Lettura elenco dei pacchetti... Fatto
Generazione albero delle dipendenze   
Lettura informazioni sullo stato... Fatto
Reading extended state information   
Initializing package states... Fatto
Resolving dependencies...
The following NEW packages will be installed:
  linux-image-2.6.32-55-generic-pae{a}
The following packages will be upgraded:
  linux-generic-pae linux-image-generic-pae linux-image-server linux-libc-dev linux-server
5 packages upgraded, 1 newly installed, 0 to remove and 0 not upgraded.
Need to get 0B/32.8MB of archives. After unpacking 98.2MB will be used.
Would download/install/remove packages.

Now with "safe" options:

# aptitude -s -y --no-new-installs -R -o Aptitude::Delete-Unused=false safe-upgrade 
Lettura elenco dei pacchetti... Fatto
Generazione albero delle dipendenze   
Lettura informazioni sullo stato... Fatto
Reading extended state information   
Initializing package states... Fatto
Resolving dependencies...
The following packages have been kept back:
  linux-generic-pae linux-image-generic-pae
The following packages will be upgraded:
  linux-image-server linux-libc-dev linux-server
3 packages upgraded, 0 newly installed, 0 to remove and 2 not upgraded.
Need to get 0B/878kB of archives.
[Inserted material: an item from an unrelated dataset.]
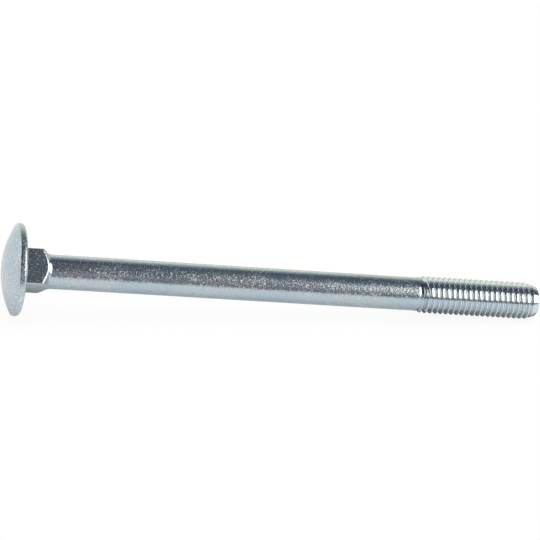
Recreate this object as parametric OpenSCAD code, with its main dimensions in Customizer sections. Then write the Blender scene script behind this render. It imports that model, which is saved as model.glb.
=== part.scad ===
// Metric carriage bolt: domed head, square neck, plain shank and a rolled thread.
// It lies as it comes to rest, on the rim of its head and the crests near its tip.

/* [Head] */
// Diameter of the domed head
head_d = 23.8; // [20:0.1:28]
// Height of the head from its seat to the top of the dome
head_h = 5; // [4:0.1:6.5]
// Radius between the dome and the rim
rim_round = 0.6; // [0.3:0.05:1.3]
// Length of the straight part of the rim
rim_flat = 0.5; // [0.1:0.05:0.8]
// Radius between the rim and the seat
seat_round = 0.85; // [0.2:0.05:1.1]

/* [Square neck] */
// Width across the flats of the neck
neck_w = 9.55; // [9.4:0.05:11]
// Rounding of the neck's four long corners
neck_corner_r = 0.5; // [0.2:0.05:1.2]
// Length of the full corners, from the seat
neck_len = 5; // [4:0.1:8]
// Angle between the corners' run-out and the bolt's axis
neck_slope = 50; // [35:1:65]
// Radius of the hollow that ends the run-out on the shank
neck_blend_r = 1.5; // [0.5:0.1:2.5]
// Fillet between the seat and the neck
neck_root_r = 0.4; // [0.2:0.05:0.8]
// Turn of the neck about the axis, as the bolt lies
neck_roll = 40.5; // [0:0.5:45]

/* [Thread] */
// Length of the bolt from its seat to its tip
bolt_len = 140; // [100:5:180]
// Diameter over the crests of the thread
thread_d = 9.85; // [9.7:0.01:10]
// Distance from one crest to the next
pitch = 1.5; // [1:0.25:1.75]
// Length of the thread, from the flat end to its run-out
thread_len = 32; // [20:1:60]
// Length over which the thread dies out on the shank
run_out = 3; // [1:0.5:5]
// Diameter at which the end's chamfer would meet the flat end
tip_d = 7.9; // [7:0.1:8.4]
// Length of the chamfer, from the crests to the flat end
tip_len = 3; // [2:0.1:4]
// Length of the chamfer that is left plain
tip_plain = 1.3; // [1.1:0.1:1.9]
// Radius between the chamfer and the flat end
tip_round = 0.5; // [0.2:0.05:0.6]

/* [Hidden] */
$fn = 128;

// A 60 degree thread, rolled on a shank as thick as its pitch diameter.
flank = 30;
crest_flat = pitch / 8;
root_flat = pitch / 6;
thread_depth = (pitch - crest_flat - root_flat) / 2 / tan(flank);
thread_r = thread_d / 2;
root_r = thread_r - thread_depth;
shank_r = (thread_d - 0.6495 * pitch) / 2;
tip_r = tip_d / 2;

// The thread's surface starts a little inside the plain shank and ends a little inside the plain tip.
thread_inset = 0.02;
thread_lap = 0.6;
thread_turn_steps = 48;
run_out_start = bolt_len - thread_len - run_out;
thread_start = run_out_start - thread_lap;
plain_start = bolt_len - tip_plain;
thread_end = plain_start + thread_lap;

// Tip: the chamfer's slope, and the centre of the round at its end.
tip_slope = (thread_r - tip_r) / tip_len;
tip_angle = atan(tip_slope);
tip_round_x = tip_r - tip_round * (1 - sin(tip_angle)) / cos(tip_angle);
tip_round_z = bolt_len - tip_round;

// Head: the dome is a ball cap, tangent to the round that joins it to the rim.
head_r = head_d / 2;
rim_x = head_r - rim_round;
rim_z = -seat_round - rim_flat;
rim_depth = head_h - rim_round;
dome_z = (rim_x * rim_x + rim_z * rim_z - rim_depth * rim_depth) / (2 * (rim_depth + rim_z));
dome_r = dome_z + head_h;
rim_angle = asin(rim_x / (dome_r - rim_round));

// Neck: corner radius from the axis, and the run-out down to the shank.
neck_corner_x = neck_w / 2 - neck_corner_r;
neck_reach = neck_corner_x * sqrt(2) + neck_corner_r;
blend_x = shank_r + neck_blend_r;
blend_foot_x = blend_x - neck_blend_r * cos(neck_slope);
blend_z = neck_len + (neck_reach - blend_foot_x) / tan(neck_slope) + neck_blend_r * sin(neck_slope);
blend_foot_z = blend_z - neck_blend_r * sin(neck_slope);

// Rest: the lowest line touches the seat's round and the last full crest.
rest_span = bolt_len - tip_len + seat_round;
rest_drop = head_r - seat_round - thread_r;
rest_tilt = atan2(rest_drop, rest_span) + asin(seat_round / norm([rest_span, rest_drop]));
rest_height = -seat_round * sin(rest_tilt) + (head_r - seat_round) * cos(rest_tilt) + seat_round;
rest_x_low = dome_z * cos(rest_tilt) - dome_r;
rest_x_high = tip_round_z * cos(rest_tilt) + tip_round_x * sin(rest_tilt) + tip_round;

// Half section of the head, with the dome at the bottom and the seat at height 0.
module head_section() {
    dome_side_h = head_h + rim_z + rim_flat / 2;
    intersection() {
        translate([0, dome_z]) circle(r = dome_r);
        translate([0, -head_h]) square([dome_r * sin(rim_angle), dome_side_h]);
    }
    intersection() {
        translate([rim_x, rim_z]) circle(r = rim_round);
        translate([0, -head_h]) square([head_d, dome_side_h]);
    }
    polygon([
        [0, 0],
        [0, rim_z],
        [head_r, rim_z],
        [head_r, -seat_round],
        [head_r - seat_round, -seat_round],
        [head_r - seat_round, 0]
    ]);
    translate([head_r - seat_round, -seat_round]) circle(r = seat_round);
}

// Half section of the turned shape under the head: corner circle, run-out, hollow and shank.
module shaft_section() {
    spare = 0.5;
    difference() {
        polygon([
            [0, -spare],
            [neck_reach + spare, -spare],
            [neck_reach + spare, neck_len - spare / tan(neck_slope)],
            [blend_foot_x, blend_foot_z],
            [blend_x, blend_z],
            [shank_r, blend_z],
            [shank_r, run_out_start],
            [0, run_out_start]
        ]);
        translate([blend_x, blend_z]) circle(r = neck_blend_r);
    }
}

// Square with rounded corners, the neck's cross-section.
module neck_square() {
    side = 2 * neck_corner_x;
    square([neck_w, side], center = true);
    square([side, neck_w], center = true);
    for (x = [-1, 1], y = [-1, 1]) {
        translate([x, y] * neck_corner_x) circle(r = neck_corner_r);
    }
}

// Hollow section that fills the corner between the neck (x = 0) and the seat (y = 0).
module root_section() {
    sunk = 0.1;
    difference() {
        translate([-sunk, -sunk]) square(neck_root_r + sunk);
        translate([neck_root_r, neck_root_r]) circle(r = neck_root_r);
    }
}

// Fillet round the foot of the neck: four straight lengths and four corners.
module neck_root() {
    for (turn = [0:90:270]) rotate([0, 0, turn]) {
        translate([neck_w / 2, neck_corner_x, 0]) rotate([90, 0, 0])
            linear_extrude(height = 2 * neck_corner_x) root_section();
        translate([neck_corner_x, neck_corner_x, 0]) rotate_extrude(angle = 90)
            translate([neck_corner_r, 0]) root_section();
    }
}

module head() {
    rotate_extrude() head_section();
}

// Neck and plain shank, turned as one shape and then squared along the neck.
module shaft() {
    sunk = 0.5;
    intersection() {
        rotate_extrude() shaft_section();
        union() {
            translate([0, 0, -sunk]) linear_extrude(height = sunk + blend_z) neck_square();
            translate([0, 0, blend_z]) cylinder(r = neck_reach, h = bolt_len);
        }
    }
}

// Share of the full thread at height z: nothing where the run-out starts, all where it ends.
function thread_share(z) =
    let (u = min(1, max(0, (z - run_out_start) / run_out)))
    u * u * (3 - 2 * u);

// Share of the groove's depth that is left at height z, near the tip.
function groove_share(z) =
    let (u = min(1, max(0, (plain_start - z) / pitch)))
    u * u * (3 - 2 * u);

// Largest radius at height z: the crests, and then the chamfer.
function outer_radius(z) = min(thread_r, tip_r - thread_inset + (bolt_len - z) * tip_slope);

// Radius of the thread at height z, on a crest line or a root line.
function thread_radius(z, crest) =
    let (
        blank = shank_r - thread_inset,
        outer = outer_radius(z),
        full = min(outer, blank + thread_share(z) * ((crest ? thread_r : root_r) - blank))
    )
    outer - groove_share(z) * (outer - full);

// The lines that wind along the thread: two for each crest and two for each root.
line_offsets = [-crest_flat / 2, crest_flat / 2, pitch / 2 - root_flat / 2, pitch / 2 + root_flat / 2];
lines_per_turn = len(line_offsets);
thread_turns = ceil((thread_end - thread_start) / pitch) + 2;
line_count = thread_turns * lines_per_turn;

// Height of a line after so many steps of a turn, kept between the two flat ends.
function line_height(line, step) =
    let (
        turn = floor(line / lines_per_turn) - 2,
        z = thread_start + (turn + step / thread_turn_steps) * pitch
            + line_offsets[line % lines_per_turn],
        snap = pitch / thread_turn_steps / 2
    )
    z < thread_start + snap ? thread_start : z > thread_end - snap ? thread_end : z;

function line_is_crest(line) = line % lines_per_turn < 2;

// One closed solid whose side winds as a right-hand thread from the shank to the plain tip.
module thread() {
    steps = [0:thread_turn_steps - 1];
    last_line = line_count + 2 * lines_per_turn - 1;
    heights = [for (step = steps) [for (line = [0:last_line]) line_height(line, step)]];
    first_used = [for (column = heights) max([for (i = [0:last_line]) if (column[i] == thread_start) i])];
    last_used = [for (column = heights) min([for (i = [0:last_line]) if (column[i] == thread_end) i])];
    points = [
        for (step = steps, line = [0:last_line])
        let (
            z = heights[step][line],
            r = thread_radius(z, line_is_crest(line)),
            angle = 360 * step / thread_turn_steps
        )
        [r * cos(angle), r * sin(angle), z]
    ];
    function point_index(line, step) =
        let (
            wraps = step == thread_turn_steps,
            column = wraps ? 0 : step,
            own_line = wraps ? line + lines_per_turn : line
        )
        column * (last_line + 1) + min(last_used[column], max(first_used[column], own_line));
    sides = [
        for (step = steps, line = [0:last_line - 1])
        let (
            low = point_index(line, step),
            high = point_index(line + 1, step),
            next_low = point_index(line, step + 1),
            next_high = point_index(line + 1, step + 1)
        )
        each [
            if (next_low != next_high) [low, next_high, next_low],
            if (low != high) [low, high, next_high]
        ]
    ];
    start_face = [for (step = steps) point_index(0, step)];
    end_face = [for (step = steps) point_index(last_line, thread_turn_steps - 1 - step)];
    polyhedron(points = points, faces = concat(sides, [start_face, end_face]));
}

// Half section of the plain tip: chamfer, round and flat end.
module tip_section() {
    polygon([
        [0, plain_start],
        [tip_r + tip_plain * tip_slope, plain_start],
        [tip_round_x + tip_round * cos(tip_angle), tip_round_z + tip_round * sin(tip_angle)],
        [tip_round_x, tip_round_z],
        [tip_round_x, bolt_len],
        [0, bolt_len]
    ]);
    translate([tip_round_x, tip_round_z]) circle(r = tip_round);
}

module tip() {
    rotate_extrude() tip_section();
}

// The whole bolt along its own axis: seat at height 0, dome below, tip above.
module upright_bolt() {
    head();
    rotate([0, 0, -neck_roll]) {
        shaft();
        neck_root();
    }
    thread();
    tip();
}

// The bolt as it lies: the tip points along +X and the origin is under the middle of it.
module carriage_bolt() {
    color("lightsteelblue")
        translate([-(rest_x_low + rest_x_high) / 2, 0, rest_height])
        rotate([0, 90 + rest_tilt, 0])
        upright_bolt();
}

carriage_bolt();
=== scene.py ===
"""A zinc-plated carriage bolt that lies on a pale floor, seen as in the photograph."""
import math

import bpy
from mathutils import Matrix, Vector


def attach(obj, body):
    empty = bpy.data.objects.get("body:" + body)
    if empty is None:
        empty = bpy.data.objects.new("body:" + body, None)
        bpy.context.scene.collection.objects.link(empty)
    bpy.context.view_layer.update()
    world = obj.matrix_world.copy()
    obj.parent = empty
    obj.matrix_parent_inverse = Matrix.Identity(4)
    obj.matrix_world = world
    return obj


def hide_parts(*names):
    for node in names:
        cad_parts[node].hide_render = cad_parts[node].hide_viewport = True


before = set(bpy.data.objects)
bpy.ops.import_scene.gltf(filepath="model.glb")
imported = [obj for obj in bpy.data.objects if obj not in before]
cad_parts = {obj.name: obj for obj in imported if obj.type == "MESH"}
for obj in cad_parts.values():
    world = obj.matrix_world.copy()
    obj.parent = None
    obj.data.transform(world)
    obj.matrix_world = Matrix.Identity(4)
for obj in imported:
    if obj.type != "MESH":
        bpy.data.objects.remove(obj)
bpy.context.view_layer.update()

# Sizes of the bolt in millimetres, as in its solid model. Places along its axis, s, count from the head's seat.
HEAD_D = 23.8
HEAD_H = 5.0
RIM_ROUND = 0.6
RIM_FLAT = 0.5
SEAT_ROUND = 0.85
NECK_W = 9.55
NECK_CORNER_R = 0.5
NECK_LEN = 5.0
NECK_SLOPE = math.radians(50)
NECK_BLEND_R = 1.5
NECK_ROOT_R = 0.4
NECK_ROLL = math.radians(40.5)
BOLT_LEN = 140.0
THREAD_D = 9.85
PITCH = 1.5
THREAD_LEN = 32.0
RUN_OUT = 3.0
TIP_D = 7.9
TIP_LEN = 3.0
TIP_PLAIN = 1.3
TIP_ROUND = 0.5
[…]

After unpacking 0B will be used.
Would download/install/remove packages.

Much more similar to what I wanted.

Unfortunately, none of both sets seems to prevent new packages to be installed or other packages to be upgraded when used with the install command instead of upgrade/safe-upgrade, so I am kind of back to square one: I can't get apt-get/aptitude to stop when it would do a potentially, paranoic-ally unsafe operation. In a sense, I have a better safety net, but I am not prevented to fall down.